Mengucapkan selamat hari natal
Sudah
menjadi sebuah tradisi khususnya di Indonesia bahwa di akhir tahun menjadi
ramai diperbincangkan yaitu persoalan natal. Setiap hari di media sosial berisi
tentang berbagai pendapat ulama, cendikiawan, bahkan budayawan yang
mengungkapkan pendapatnya tentang mengucapkan natal. Berbedanya latar belakang
menjadikan pendapt mereka juga beragam, mulai dari aspek agama baik dalil
Al-Qur’an hadist, aspek sosial, aspek budaya dan lainnya. Tak jarang juga
terjadi pendapat yang bertolak belakang, satu pihak membolehkan dan lainnya
menolak bahkan mengharamkan dengan berbagai alasan-alasan yang mereka percayai.

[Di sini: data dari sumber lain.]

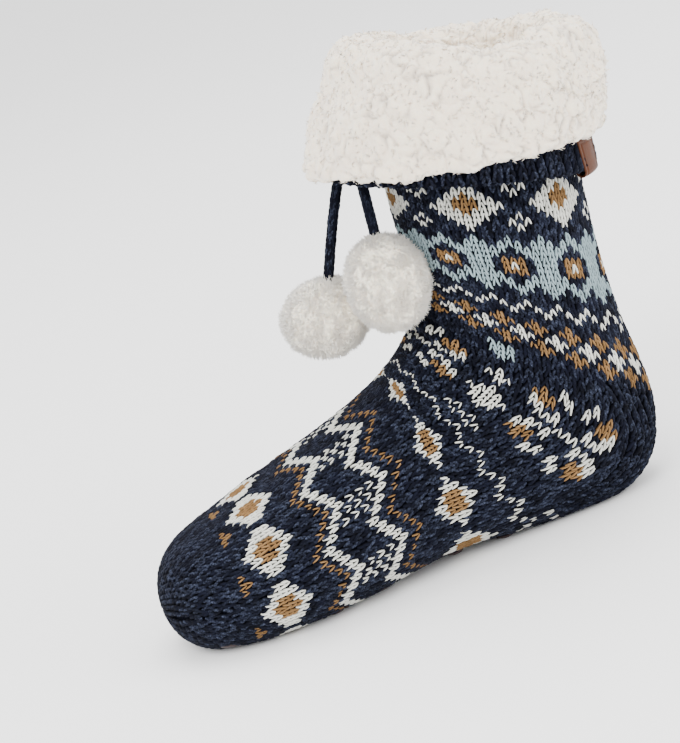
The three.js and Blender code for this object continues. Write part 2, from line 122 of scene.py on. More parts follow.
# As above, with heights as shares of the way from ANKLE_HEIGHT up to LEG_TOP.
LEG_SECTIONS = (
    (-0.483, 0.33, 0.508, 0.03, 1.06),
    (-0.488, 0.41, 0.5, 0.2, 1.08),
    (-0.493, 0.5, 0.497, 0.37, 1.09),
    (-0.497, 0.61, 0.498, 0.55, 1.095),
    (-0.498, 0.73, 0.5, 0.73, 1.1),
)
LEVEL_FRONT, _, LEVEL_BACK, _, LEVEL_WIDTH = LEG_SECTIONS[-1]
LEG_MIDDLE = (LEVEL_FRONT + LEVEL_BACK) / 2 * LEG_DEPTH
LEG_HALF_DEPTH = (LEVEL_BACK - LEVEL_FRONT) * LEG_DEPTH / 2
LEG_HALF_WIDTH = LEVEL_WIDTH * HEEL_WIDTH / 2
SECTION_STEPS = 16  # rings from one section to the next

# The knitting: 72 stitches round, and rows counted from the fold down to the toe.
WALES = 72
ROW_PITCH = 2.7  # along the side
STITCH_WIDTH = 3.7
WALE_SAMPLES = 4  # points of the surface grid to a stitch
ROW_SAMPLES = 2
COVERED_ROWS = 7  # under the cuff, where nothing shows
HEEL_TOP_ROW = 50
CAP_ROW = 121

# Pictures of the stranded bands. W is cream, B light blue, O ochre, N navy and a dot the ground.
# A small letter is the same yarn knitted singly, where it lies thinner.
SMALL_CROSSES = ("O...", "OO.O", "O...")
DIAMONDS = (
    "....W.....W.",
    "...WWW...W.W",
    "..WWOWW...W.",
    ".WWOOOWW....",
    "WWWOOOWWW...",
    ".WWWOWWW....",
    "..WWWWW...W.",
    "...WWW...W.W",
    "....W.....W.",
)
BLUE_BAND = (
    "B...B...",
    "BB.BBB.B",
    "NBBBBBBB",
    "NNBBBBBN",
    "OONBBBNO",
    "WONBBBNO",
    "OONBBBNO",
    "NNBBBBBN",
    "NBBBBBBB",
    "BB.BBB.B",
    "B...B...",
)
CROSSES = ("O...", "OO.O", "O.W.", ".WWW", "O.W.", "OO.O", "O...")
STARS = (
    "...W...W..........",
    ".O.WW.WW.O........",
    "OOO.W.W.OOO.......",
    "WOO.....OOW.......",
    "WW.W...W.WW.......",
    ".WWW...WWW........",
    "....WWW...........",
    ".WWW...WWW........",
    "WW.W...W.WW.......",
    "WOO.....OOW.......",
    "OOO.W.W.OOO.......",
    ".O.WW.WW.O........",
    "...W...W..........",
)
DROPS = (
    ".............BBB..",
    ".............BBB..",
    ".............BBB..",
    "..............B...",
    "..................",
    "..................",
    "..............W...",
    ".............WWW..",
    "..............W...",
    "..................",
    "..............W...",
    ".............WWW..",
    "............WWWWW.",
    ".............WWW..",
    ".............WWW..",
    "..............W...",
    "..................",
    "..................",
    ".............w.w..",
    "............w.w.w.",
    ".............w.w..",
)
SMALL_DIAMONDS = ("...W....", "..WWW...", ".WOOOW..", "WWOOOWW.", ".WOOOW..", "..WWW...", "...W....")
LARGE_DIAMONDS = (
    "...W....",
    "..WWW...",
    ".WWOWW..",
    "WWOOOWW.",
    "WWOOOWW.",
    "WWOOOWW.",
    ".WWOWW..",
    "..WWW...",
    "...W....",
)
SEEDS = (
    "w.......",
    ".w......",
    "w.w.....",
    ".w......",
    "w.w.....",
    ".w......",
    "..w.....",
)
SPECKS = (".o......", "ooo.....")


def mix(low, high, share):
    """The value a share of the way from low to high."""
    return low + (high - low) * share


def unit(vectors):
    """The vectors at length one."""
    return vectors / np.maximum(np.linalg.norm(vectors, axis=-1, keepdims=True), 1e-9)


def risen(height):
    """The share of the leg's lean and tilt that has come in at a height."""
    start = LEAN_START * ANKLE_HEIGHT
    return np.maximum(0, (height - start) / (LEG_TOP - start))


def lean(height):
    """How far the leg has leant back at a height."""
    return LEG_LEAN * risen(height) ** 2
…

Persoalan ini sudah terjadi selama bertahun-tahun, namun tidak pernah selesai,
terus saja muncul dan menjadi permasalahan yang tak jarang membuat perpecahan,
perdebatan yang sangat alot. Bukankah seharusnya misalnya kita telah melakukan
pecarian jawaban dan menemukannya di tahun 2016 maka di tahun 2017 harusnya
tidak lagi menjadi masalah, kita telah mendapatkan jawaban sesuai dengan apa
yang kita percayai. Bahkan di media sosial banyak terjadi saling menghujat
karena perbedaan pendapat itu, mereka berselisih mengungkapkan
argumen-argumennya dan menyalahkan argumen orang yang bersebrangan, lebih parahnya
ada yang menghina ulama dengan kata-kata yang sangat tidak pantas dan bahkan mengkafirkan,
itu sangatlah memperihatinkan, sesama muslim saling menghujat merasa paling benar.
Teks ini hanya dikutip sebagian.